# SHORT EXERCISE
Restrict the output to the lines below starting at the one that contains "ringBar.toArray(), axis: ringSide.toArray()" and ending at the one that contains "cad_parts[node].hide_render = cad_parts[node].hide_viewport", and restate them word for word, both ends included.

# RECORDS FOR PROCESSING
------------------------------------------------

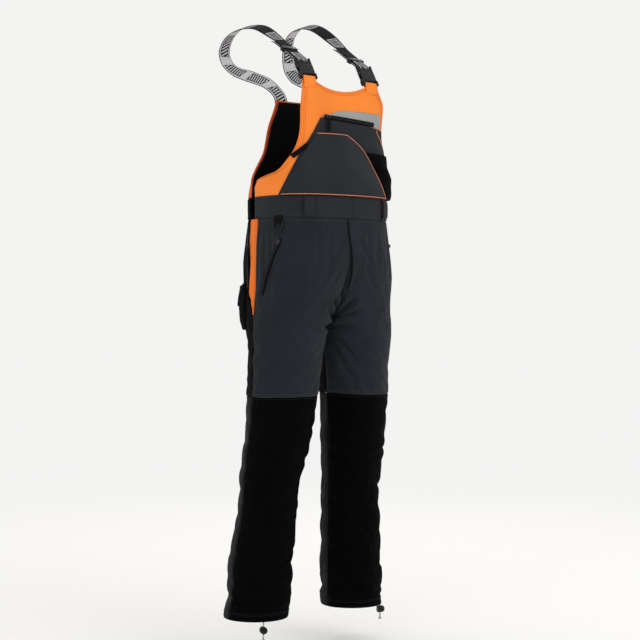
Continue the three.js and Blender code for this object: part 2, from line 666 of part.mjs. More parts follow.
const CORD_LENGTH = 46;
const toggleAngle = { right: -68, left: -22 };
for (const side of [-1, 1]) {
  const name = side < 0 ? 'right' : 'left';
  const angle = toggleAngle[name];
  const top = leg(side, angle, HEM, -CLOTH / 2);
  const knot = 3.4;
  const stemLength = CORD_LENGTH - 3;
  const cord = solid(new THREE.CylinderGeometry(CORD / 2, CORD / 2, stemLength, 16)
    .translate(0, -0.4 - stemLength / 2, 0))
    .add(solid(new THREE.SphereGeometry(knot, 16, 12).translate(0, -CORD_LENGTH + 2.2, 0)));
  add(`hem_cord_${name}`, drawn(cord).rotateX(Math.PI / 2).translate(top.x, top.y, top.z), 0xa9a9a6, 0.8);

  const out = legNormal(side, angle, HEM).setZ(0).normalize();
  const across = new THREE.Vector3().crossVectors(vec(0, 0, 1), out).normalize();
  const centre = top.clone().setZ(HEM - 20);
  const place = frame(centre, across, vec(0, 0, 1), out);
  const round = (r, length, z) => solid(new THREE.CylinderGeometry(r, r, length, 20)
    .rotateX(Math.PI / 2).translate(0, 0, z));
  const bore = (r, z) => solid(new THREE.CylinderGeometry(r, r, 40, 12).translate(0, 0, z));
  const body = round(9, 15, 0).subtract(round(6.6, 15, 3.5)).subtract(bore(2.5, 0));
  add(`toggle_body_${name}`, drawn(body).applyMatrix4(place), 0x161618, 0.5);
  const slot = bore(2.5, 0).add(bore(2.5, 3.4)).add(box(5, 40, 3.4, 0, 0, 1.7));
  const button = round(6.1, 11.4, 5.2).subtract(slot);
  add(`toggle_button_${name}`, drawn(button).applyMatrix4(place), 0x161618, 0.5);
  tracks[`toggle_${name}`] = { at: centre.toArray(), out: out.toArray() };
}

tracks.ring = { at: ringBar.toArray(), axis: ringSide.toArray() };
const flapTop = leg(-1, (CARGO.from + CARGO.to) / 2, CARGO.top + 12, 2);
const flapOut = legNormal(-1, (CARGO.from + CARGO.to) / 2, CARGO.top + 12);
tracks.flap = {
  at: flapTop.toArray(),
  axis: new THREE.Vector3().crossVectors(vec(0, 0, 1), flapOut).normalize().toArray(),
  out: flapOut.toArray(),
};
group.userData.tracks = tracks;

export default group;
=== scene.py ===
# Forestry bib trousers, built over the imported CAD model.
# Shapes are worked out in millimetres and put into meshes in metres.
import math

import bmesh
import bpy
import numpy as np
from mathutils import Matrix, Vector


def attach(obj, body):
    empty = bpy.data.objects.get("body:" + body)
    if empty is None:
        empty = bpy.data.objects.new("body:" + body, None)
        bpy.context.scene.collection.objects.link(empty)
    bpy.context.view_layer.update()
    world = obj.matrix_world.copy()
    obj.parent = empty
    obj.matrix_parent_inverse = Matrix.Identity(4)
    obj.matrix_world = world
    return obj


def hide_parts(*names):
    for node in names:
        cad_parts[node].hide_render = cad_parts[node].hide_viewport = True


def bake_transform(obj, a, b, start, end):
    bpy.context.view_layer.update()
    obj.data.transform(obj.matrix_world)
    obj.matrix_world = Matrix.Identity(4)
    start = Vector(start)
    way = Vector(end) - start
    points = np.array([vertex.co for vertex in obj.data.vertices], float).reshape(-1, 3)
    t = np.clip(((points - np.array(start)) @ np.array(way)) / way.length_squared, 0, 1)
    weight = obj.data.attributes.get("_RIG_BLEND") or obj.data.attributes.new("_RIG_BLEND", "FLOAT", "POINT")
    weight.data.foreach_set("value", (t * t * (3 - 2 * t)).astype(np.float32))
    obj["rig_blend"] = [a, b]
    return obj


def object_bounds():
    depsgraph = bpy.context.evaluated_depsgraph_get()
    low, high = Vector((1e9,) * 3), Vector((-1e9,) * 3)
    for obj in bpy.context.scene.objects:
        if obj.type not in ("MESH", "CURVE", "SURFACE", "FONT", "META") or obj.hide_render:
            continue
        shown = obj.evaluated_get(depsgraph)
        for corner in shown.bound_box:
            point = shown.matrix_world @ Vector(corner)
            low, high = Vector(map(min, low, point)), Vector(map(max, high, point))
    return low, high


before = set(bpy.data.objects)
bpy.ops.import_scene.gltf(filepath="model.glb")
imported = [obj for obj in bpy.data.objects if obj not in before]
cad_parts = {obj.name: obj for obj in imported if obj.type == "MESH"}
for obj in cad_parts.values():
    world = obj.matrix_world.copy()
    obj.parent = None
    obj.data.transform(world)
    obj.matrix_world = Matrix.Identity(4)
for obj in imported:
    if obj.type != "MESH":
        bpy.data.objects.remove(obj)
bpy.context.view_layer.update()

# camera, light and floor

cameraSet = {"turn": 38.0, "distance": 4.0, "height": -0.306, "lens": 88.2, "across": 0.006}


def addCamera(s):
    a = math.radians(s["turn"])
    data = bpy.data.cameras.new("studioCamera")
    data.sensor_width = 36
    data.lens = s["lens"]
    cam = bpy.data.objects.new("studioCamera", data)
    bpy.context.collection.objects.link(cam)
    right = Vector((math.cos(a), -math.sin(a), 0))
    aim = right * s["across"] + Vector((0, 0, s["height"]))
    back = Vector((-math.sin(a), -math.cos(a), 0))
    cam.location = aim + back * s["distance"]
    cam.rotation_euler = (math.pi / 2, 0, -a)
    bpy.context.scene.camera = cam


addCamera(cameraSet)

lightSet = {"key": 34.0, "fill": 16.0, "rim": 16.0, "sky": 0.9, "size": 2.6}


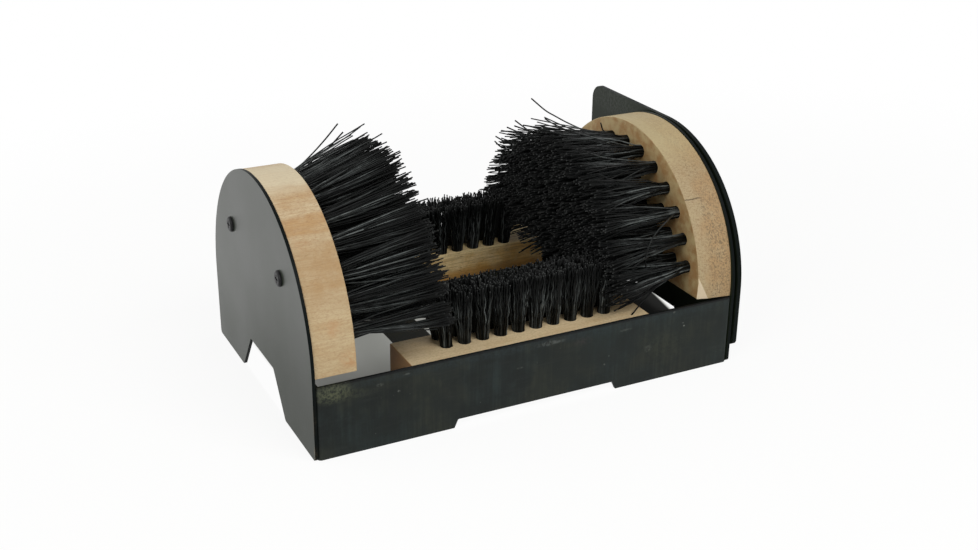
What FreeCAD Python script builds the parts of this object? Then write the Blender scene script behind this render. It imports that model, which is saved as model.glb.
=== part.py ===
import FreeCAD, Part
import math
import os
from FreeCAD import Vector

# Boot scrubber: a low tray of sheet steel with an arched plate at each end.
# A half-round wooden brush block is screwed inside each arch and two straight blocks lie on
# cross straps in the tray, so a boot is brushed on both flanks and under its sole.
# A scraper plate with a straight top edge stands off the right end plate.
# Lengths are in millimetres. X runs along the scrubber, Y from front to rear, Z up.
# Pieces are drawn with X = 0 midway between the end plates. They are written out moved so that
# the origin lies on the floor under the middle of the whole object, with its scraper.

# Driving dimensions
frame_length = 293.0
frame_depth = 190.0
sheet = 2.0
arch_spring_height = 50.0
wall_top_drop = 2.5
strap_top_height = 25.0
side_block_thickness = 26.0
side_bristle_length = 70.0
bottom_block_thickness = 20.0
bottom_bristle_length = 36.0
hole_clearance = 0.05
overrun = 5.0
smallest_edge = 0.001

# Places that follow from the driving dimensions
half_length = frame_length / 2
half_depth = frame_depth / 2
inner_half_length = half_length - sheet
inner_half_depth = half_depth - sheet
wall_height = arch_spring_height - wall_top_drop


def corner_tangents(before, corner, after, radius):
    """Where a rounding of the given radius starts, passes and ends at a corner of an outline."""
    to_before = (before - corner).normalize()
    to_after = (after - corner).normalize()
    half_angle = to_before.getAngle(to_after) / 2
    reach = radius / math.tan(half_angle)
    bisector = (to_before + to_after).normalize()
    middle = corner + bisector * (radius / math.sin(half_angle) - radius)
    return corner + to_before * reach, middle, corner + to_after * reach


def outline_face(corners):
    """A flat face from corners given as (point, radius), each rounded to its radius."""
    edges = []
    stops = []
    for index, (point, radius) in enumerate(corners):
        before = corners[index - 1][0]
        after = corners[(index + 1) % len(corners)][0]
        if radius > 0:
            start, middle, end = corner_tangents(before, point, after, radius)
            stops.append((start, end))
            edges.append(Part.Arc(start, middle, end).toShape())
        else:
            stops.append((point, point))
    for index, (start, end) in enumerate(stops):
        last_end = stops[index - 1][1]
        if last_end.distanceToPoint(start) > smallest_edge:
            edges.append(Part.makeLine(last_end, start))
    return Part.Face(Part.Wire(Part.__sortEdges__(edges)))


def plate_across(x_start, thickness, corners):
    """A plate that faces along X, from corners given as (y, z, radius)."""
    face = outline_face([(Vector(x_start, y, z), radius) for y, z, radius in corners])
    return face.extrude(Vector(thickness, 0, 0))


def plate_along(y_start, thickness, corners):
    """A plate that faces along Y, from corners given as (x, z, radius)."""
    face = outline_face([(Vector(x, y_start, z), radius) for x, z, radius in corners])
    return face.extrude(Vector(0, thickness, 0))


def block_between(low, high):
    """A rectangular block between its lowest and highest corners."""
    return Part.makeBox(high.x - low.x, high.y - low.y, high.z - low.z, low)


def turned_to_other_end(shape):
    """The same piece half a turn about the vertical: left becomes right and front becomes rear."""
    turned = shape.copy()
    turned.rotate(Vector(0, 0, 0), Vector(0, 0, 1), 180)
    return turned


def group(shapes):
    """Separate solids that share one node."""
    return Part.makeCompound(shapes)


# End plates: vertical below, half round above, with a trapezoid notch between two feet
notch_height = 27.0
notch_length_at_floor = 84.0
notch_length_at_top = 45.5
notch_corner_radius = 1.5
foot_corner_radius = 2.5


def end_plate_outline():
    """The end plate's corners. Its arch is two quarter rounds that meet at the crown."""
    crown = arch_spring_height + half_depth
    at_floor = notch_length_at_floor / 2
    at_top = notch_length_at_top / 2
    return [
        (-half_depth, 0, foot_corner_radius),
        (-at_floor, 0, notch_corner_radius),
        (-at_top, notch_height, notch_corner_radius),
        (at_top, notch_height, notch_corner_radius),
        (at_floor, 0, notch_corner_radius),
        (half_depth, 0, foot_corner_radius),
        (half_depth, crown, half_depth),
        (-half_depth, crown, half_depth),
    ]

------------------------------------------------

# FULL RESPONSE
tracks.ring = { at: ringBar.toArray(), axis: ringSide.toArray() };
const flapTop = leg(-1, (CARGO.from + CARGO.to) / 2, CARGO.top + 12, 2);
const flapOut = legNormal(-1, (CARGO.from + CARGO.to) / 2, CARGO.top + 12);
tracks.flap = {
  at: flapTop.toArray(),
  axis: new THREE.Vector3().crossVectors(vec(0, 0, 1), flapOut).normalize().toArray(),
  out: flapOut.toArray(),
};
group.userData.tracks = tracks;

export default group;
=== scene.py ===
# Forestry bib trousers, built over the imported CAD model.
# Shapes are worked out in millimetres and put into meshes in metres.
import math

import bmesh
import bpy
import numpy as np
from mathutils import Matrix, Vector


def attach(obj, body):
    empty = bpy.data.objects.get("body:" + body)
    if empty is None:
        empty = bpy.data.objects.new("body:" + body, None)
        bpy.context.scene.collection.objects.link(empty)
    bpy.context.view_layer.update()
    world = obj.matrix_world.copy()
    obj.parent = empty
    obj.matrix_parent_inverse = Matrix.Identity(4)
    obj.matrix_world = world
    return obj


def hide_parts(*names):
    for node in names:
        cad_parts[node].hide_render = cad_parts[node].hide_viewport = True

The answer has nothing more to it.